◆ **Task goal**
Below are some records; quote exactly the lines from the one that contains "Model this object" through the one that contains "and +Z is up.", inclusive, and no others.
──────── Data supplied
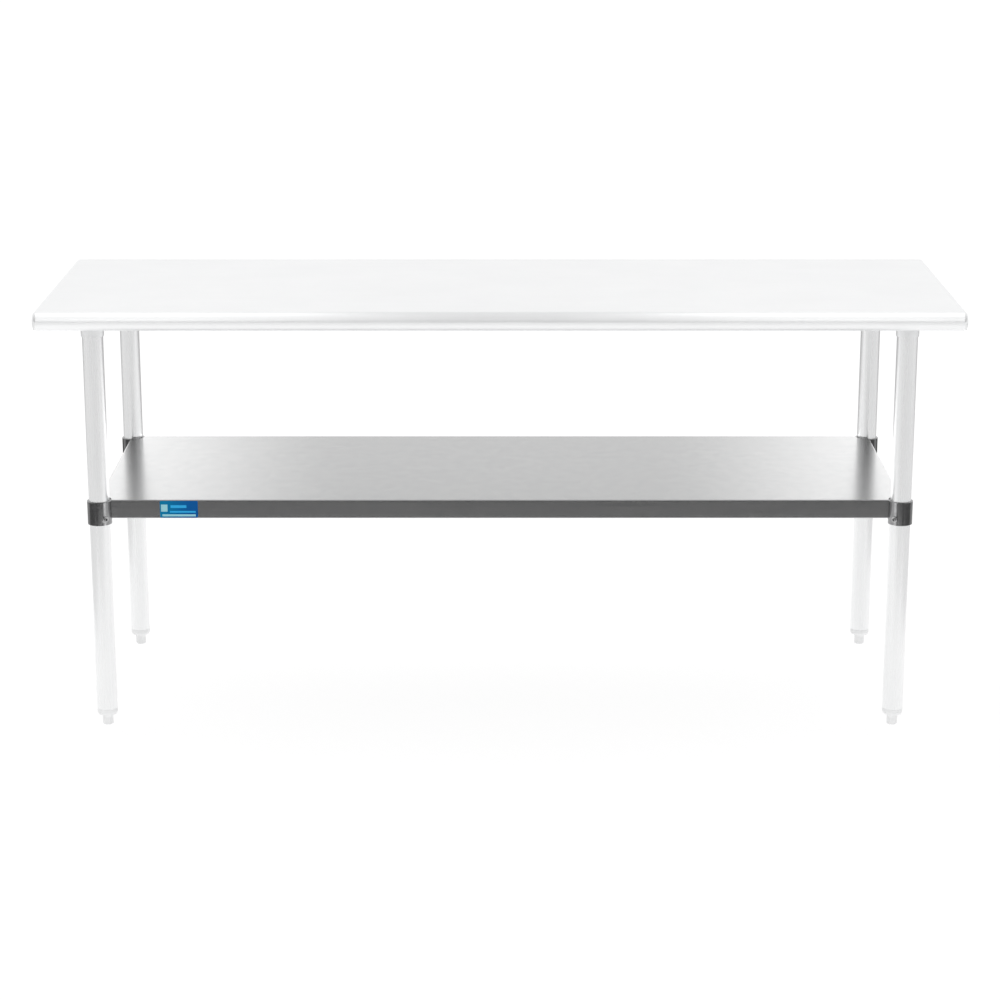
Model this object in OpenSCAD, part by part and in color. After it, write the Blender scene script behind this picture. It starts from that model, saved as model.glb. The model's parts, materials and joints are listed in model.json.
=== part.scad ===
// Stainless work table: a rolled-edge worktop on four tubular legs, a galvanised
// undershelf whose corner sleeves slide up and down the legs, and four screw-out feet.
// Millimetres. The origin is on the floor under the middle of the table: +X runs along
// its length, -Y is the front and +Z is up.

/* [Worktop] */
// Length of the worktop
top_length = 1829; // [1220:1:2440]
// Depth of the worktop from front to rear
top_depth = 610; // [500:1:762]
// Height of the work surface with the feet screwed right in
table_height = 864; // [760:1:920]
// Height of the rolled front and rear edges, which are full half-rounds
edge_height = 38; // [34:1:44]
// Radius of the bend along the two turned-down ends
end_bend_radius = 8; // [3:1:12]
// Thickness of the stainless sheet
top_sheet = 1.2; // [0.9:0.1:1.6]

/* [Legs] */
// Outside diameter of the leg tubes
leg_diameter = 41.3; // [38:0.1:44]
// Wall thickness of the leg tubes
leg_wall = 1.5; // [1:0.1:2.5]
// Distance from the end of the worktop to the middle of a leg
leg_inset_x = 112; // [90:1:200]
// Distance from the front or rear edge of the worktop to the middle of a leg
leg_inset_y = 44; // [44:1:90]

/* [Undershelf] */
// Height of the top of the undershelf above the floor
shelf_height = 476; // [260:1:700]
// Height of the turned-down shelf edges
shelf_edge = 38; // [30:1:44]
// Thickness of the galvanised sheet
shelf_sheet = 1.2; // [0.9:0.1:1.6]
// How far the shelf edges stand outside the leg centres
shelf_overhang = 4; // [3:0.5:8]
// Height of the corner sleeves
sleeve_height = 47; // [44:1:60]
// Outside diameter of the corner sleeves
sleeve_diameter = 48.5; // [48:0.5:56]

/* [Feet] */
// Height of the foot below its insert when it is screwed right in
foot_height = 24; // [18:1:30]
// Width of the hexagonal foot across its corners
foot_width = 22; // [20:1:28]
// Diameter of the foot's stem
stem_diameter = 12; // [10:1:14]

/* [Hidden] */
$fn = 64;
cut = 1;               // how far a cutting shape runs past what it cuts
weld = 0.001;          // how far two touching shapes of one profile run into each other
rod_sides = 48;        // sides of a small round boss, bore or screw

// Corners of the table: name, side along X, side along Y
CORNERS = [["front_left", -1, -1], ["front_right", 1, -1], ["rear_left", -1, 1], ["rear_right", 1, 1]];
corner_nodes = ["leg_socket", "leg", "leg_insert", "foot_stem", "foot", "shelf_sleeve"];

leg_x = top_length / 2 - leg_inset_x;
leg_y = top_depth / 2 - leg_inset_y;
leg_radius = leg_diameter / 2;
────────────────
──────── Data supplied
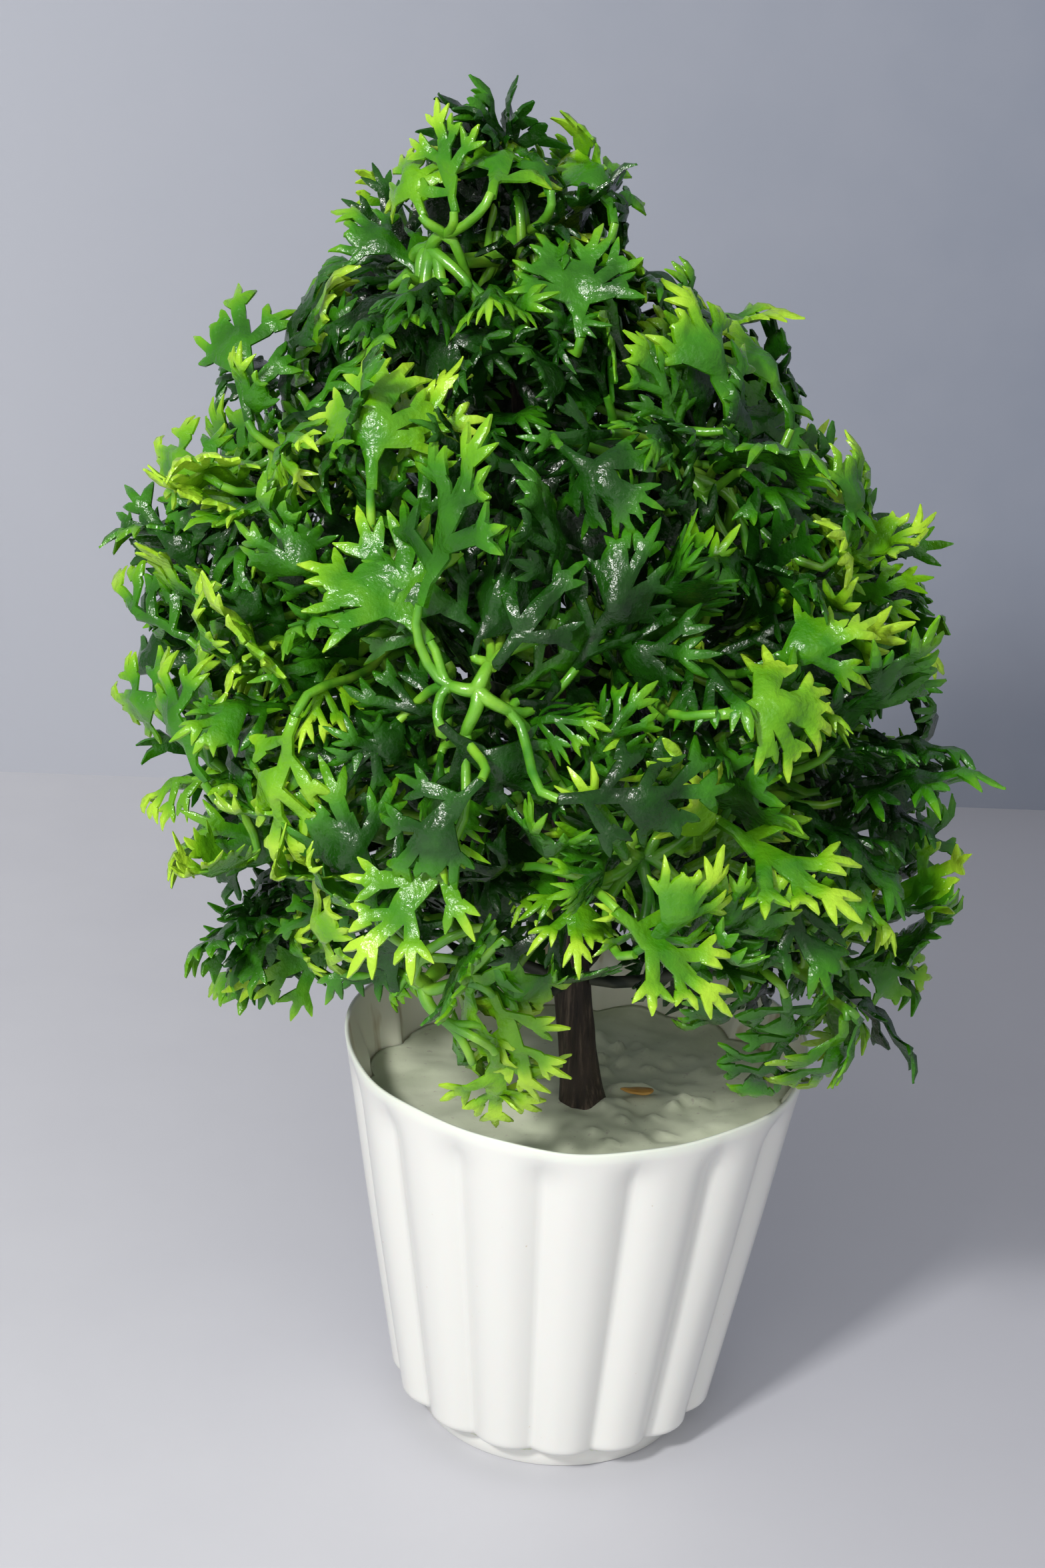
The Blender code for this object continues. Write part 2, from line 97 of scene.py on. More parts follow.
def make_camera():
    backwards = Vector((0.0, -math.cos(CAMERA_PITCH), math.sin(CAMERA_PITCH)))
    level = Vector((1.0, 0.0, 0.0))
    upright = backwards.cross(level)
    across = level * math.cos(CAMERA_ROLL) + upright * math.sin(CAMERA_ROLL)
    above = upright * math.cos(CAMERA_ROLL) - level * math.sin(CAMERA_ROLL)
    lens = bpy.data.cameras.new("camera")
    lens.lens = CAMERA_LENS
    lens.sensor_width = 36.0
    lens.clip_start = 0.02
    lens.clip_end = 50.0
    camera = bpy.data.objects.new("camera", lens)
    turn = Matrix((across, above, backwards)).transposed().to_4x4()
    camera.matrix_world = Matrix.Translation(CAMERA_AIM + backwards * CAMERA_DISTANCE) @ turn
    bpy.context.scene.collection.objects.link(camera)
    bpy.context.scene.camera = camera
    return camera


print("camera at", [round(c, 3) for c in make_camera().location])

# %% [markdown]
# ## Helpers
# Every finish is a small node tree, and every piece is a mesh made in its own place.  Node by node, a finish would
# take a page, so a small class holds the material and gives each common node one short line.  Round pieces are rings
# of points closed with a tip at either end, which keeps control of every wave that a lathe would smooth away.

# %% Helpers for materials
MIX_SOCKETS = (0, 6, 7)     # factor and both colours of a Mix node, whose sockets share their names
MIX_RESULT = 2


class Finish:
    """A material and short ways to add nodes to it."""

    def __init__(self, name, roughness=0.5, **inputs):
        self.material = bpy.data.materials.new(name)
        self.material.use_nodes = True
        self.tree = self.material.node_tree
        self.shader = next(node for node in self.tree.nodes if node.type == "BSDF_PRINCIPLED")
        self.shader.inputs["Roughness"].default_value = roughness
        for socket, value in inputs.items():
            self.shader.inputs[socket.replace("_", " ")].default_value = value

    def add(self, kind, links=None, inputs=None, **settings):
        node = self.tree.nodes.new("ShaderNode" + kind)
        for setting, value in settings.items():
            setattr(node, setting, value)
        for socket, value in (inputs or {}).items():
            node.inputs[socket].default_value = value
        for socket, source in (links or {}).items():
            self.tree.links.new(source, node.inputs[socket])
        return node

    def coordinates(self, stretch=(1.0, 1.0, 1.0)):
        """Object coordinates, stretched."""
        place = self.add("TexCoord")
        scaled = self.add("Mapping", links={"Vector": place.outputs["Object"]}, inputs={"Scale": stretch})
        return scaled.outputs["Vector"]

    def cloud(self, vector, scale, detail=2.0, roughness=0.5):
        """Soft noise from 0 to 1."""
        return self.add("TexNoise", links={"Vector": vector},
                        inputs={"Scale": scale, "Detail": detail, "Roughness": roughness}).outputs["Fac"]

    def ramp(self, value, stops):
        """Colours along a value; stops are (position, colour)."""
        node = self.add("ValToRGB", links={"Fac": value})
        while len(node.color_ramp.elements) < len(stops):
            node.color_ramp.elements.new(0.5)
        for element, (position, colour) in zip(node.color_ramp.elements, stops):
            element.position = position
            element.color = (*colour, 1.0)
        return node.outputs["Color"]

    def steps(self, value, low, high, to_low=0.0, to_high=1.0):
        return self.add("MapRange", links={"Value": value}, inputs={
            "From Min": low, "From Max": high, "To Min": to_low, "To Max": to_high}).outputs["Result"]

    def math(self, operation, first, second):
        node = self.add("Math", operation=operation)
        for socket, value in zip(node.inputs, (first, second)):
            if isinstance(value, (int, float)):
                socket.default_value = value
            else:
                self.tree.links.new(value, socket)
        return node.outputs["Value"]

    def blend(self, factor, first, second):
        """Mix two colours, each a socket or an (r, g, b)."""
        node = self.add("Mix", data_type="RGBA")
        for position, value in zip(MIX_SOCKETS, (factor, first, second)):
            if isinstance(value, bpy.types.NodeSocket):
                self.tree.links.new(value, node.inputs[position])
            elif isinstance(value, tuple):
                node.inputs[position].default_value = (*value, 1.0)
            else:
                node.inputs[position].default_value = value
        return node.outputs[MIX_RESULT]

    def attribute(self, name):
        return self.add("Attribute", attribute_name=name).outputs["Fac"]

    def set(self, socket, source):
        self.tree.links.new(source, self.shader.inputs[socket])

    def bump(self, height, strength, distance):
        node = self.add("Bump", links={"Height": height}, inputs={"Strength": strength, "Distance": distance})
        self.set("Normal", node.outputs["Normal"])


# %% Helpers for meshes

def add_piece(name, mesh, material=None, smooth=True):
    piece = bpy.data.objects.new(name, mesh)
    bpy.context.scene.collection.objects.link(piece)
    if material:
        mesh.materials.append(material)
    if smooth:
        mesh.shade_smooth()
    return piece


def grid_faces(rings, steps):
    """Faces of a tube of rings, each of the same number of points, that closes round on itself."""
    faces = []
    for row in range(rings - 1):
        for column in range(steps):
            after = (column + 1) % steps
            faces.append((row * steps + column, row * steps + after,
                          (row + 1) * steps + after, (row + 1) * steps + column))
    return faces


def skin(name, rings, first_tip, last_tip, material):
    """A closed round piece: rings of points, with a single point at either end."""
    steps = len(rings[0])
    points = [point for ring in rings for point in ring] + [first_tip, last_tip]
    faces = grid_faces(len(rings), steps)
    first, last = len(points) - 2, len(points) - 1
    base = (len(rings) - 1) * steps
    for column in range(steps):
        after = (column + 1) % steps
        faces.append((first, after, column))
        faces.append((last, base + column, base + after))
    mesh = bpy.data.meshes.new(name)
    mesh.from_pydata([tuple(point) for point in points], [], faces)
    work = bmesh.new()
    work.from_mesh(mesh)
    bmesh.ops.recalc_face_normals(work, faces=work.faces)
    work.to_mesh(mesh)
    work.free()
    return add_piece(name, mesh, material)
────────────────
◆ **Exercise response**
Model this object in OpenSCAD, part by part and in color. After it, write the Blender scene script behind this picture. It starts from that model, saved as model.glb. The model's parts, materials and joints are listed in model.json.
=== part.scad ===
// Stainless work table: a rolled-edge worktop on four tubular legs, a galvanised
// undershelf whose corner sleeves slide up and down the legs, and four screw-out feet.
// Millimetres. The origin is on the floor under the middle of the table: +X runs along
// its length, -Y is the front and +Z is up.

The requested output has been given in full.